Show every line where "three" occurs.

▶ _Data_
· · ·
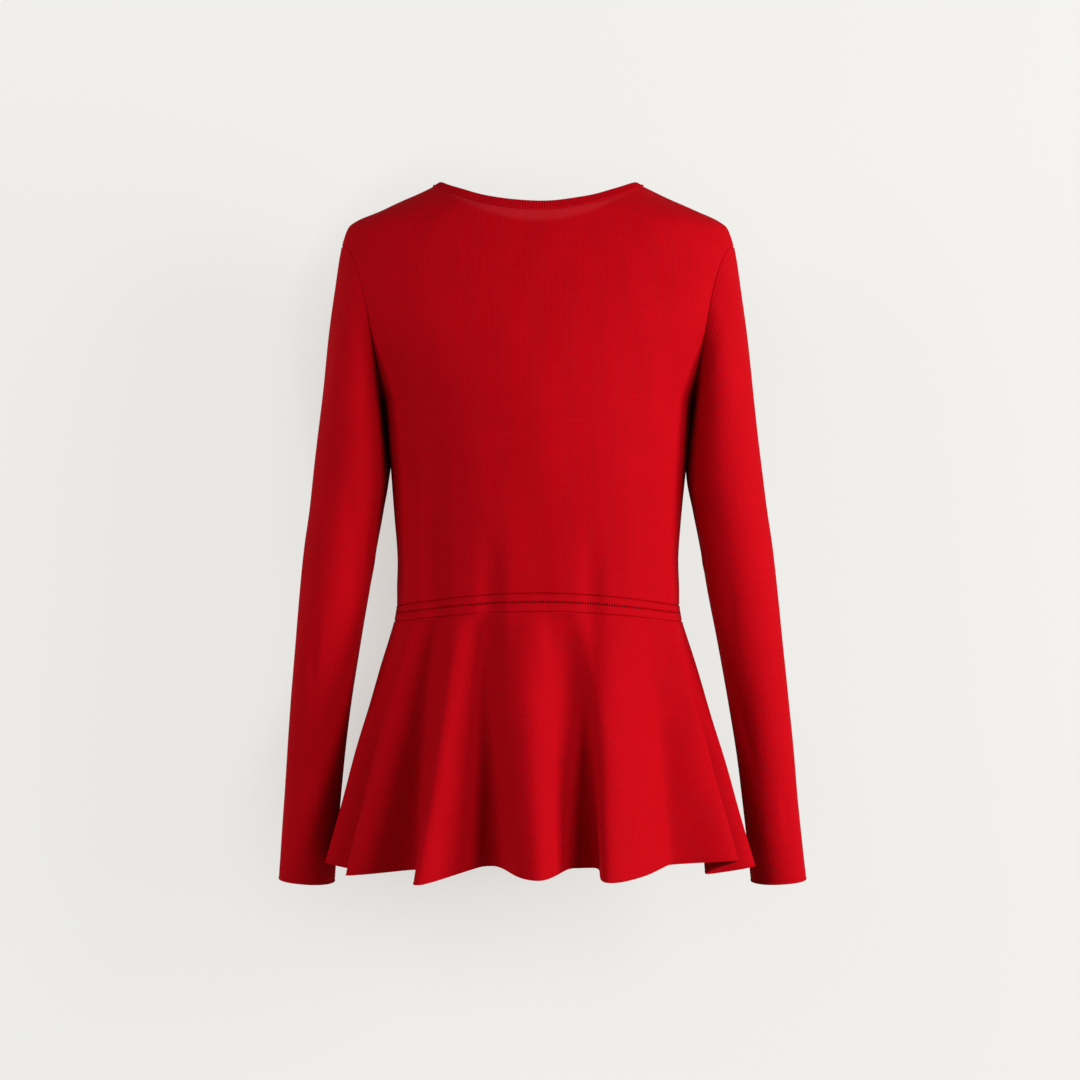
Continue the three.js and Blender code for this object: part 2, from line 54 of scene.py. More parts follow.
print("solids to dress:", ", ".join(sorted(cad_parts)))

# %% [markdown]
# ## Camera first
# The photographed back is seen almost level, from about three and a half metres, through a long
# lens. A long lens keeps the sleeves parallel, so it is set before anything else is judged.

# %% Camera
CAMERA_PLACE = (0.0018, -3.4988, -0.2374)
CAMERA_AIM = (0.0018, 0.0, -0.329)
LENS_MM = 126.8
SENSOR_MM = 36
CLIP_END = 50
bpy.ops.object.camera_add(location=CAMERA_PLACE)
camera = bpy.context.object
camera.name = "camera"
camera.data.lens = LENS_MM
camera.data.sensor_width = SENSOR_MM
camera.data.clip_end = CLIP_END
downward = math.atan2(CAMERA_PLACE[2] - CAMERA_AIM[2], -CAMERA_PLACE[1])
camera.rotation_euler = (math.pi / 2 - downward, 0, 0)
bpy.context.scene.camera = camera
print("camera looks down by", round(math.degrees(downward), 2), "degrees")

# %% [markdown]
# ## The sizes of the garment
# A pattern cutter works from a short list of girths and depths. The same list drives the cloth
# here: rings round the waist and the neck, level sections of the body, sections down the sleeve,
# and the flutes round the hem. A helper gives the columns of each table a name.


# %% Tables and curves
def table(names, rows):
    """Name the columns of a short table of sizes."""
    return dict(zip(names.split(), np.array(rows, dtype=float).T))


def smoothstep(value, start, end):
    share = np.clip((np.asarray(value, dtype=float) - start) / (end - start), 0, 1)
    return share * share * (3 - 2 * share)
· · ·
▶ _Reply to the task_
Continue the three.js and Blender code for this object: part 2, from line 54 of scene.py. More parts follow.
# The photographed back is seen almost level, from about three and a half metres, through a long